Abe denies forcing of sex slaves again
The Korean Ministry of Foreign Affairs Tuesday warned that such remarks could hinder a “faithful implementation” of the agreement between Korea and Japan sealed at the end of December to resolve the issue of Japan’s coercion of girls and young women to serve in its military’s brothels during World War II.
Speaking in front of a budget meeting of the Diet’s upper house in Tokyo on Monday, Abe restated his long-held position that the Japanese government has not found any evidence of “forced mobilization” of the women by the military in documents, as stated in a Cabinet meeting in 2007, reported Japanese media Monday.
“There has been no change to this position,” he continued.
He also said the Japanese government “has not acknowledged that the comfort women issue is a war crime” through the recent deal.
The prime minister responded to a lawmaker’s question on whether the Japanese government’s position on the comfort women has changed.
Abe has a track record of historical revisionism and has repeatedly made remarks that there is “no evidence” of the coercion of the women, even during his first stint as prime minister in 2007. Such denials by Japanese leaders of responsibility for the comfort women have been met with consternation internationally, including by the United Nations.
The prime minister repeated the Japanese government position that all legal issues stemming from the comfort women issue were resolved in a 1965 treaty to normalize bilateral relations.
Japanese Foreign Minister Fumio Kishida told the Diet Monday that the women forced to work in Japan’s military brothels should not be called “sex slaves,” saying the term “doesn’t match the facts.”
On Dec. 28, Korean Foreign Minister Yun Byung-se and Kishida struck a breakthrough deal to resolve the comfort women issue, which includes an apology from the Japanese prime minister and a plan to establish a fund for the victims using 1 billion yen ($8.3 million) of Japan’s state budget.
The two sides also agreed that the settlement is “final and irreversible” as long as Japan faithfully follows through with it.
“The forcing of the women into sexual slavery is a historical fact and truth that cannot be denied under any circumstances,” said Ministry of Foreign Affairs spokesman Cho June-hyuck in a briefing Tuesday in response to Abe’s remarks. This is a fact accepted internationally, he said.
He added that the “forced mobilization of the women against their wills by the Japanese military” is backed by the comfort women victims’ own testimonies, official documents, records from the International Military Tribunal for the Far East and the Batavia Temporary Court Martial in relation to the “comfort station” in Semarang, Indonesia, the report on the Dutch government’s investigation into the issue and various other documentations.

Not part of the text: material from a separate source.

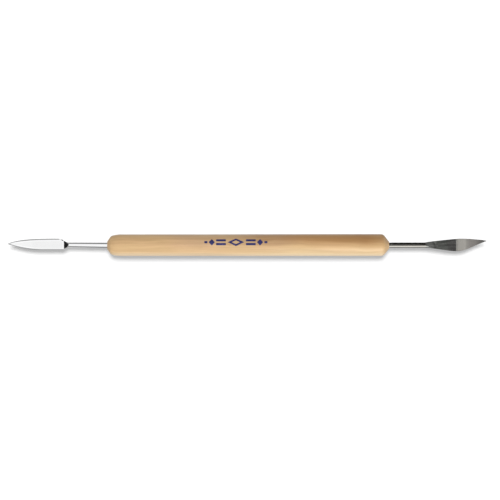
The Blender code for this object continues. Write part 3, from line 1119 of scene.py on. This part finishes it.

“What is important at this current stage is the understanding that the agreement needs to be implemented faithfully,” said Cho. “That is why remarks or behavior that will be a hindrance to the implementation of the agreement should be abstained from, and it is important to create an environment where it can be implemented well.”
The Japanese government however appears to be backing away from an acknowledgement of its military’s forced mobilization of women into sexual slavery, an issue considered internationally as a human rights crime. This comes as Japan will undergo another textbook review in March, which has often brought concern in Seoul because of increasing right-wing revisionism in education materials for students.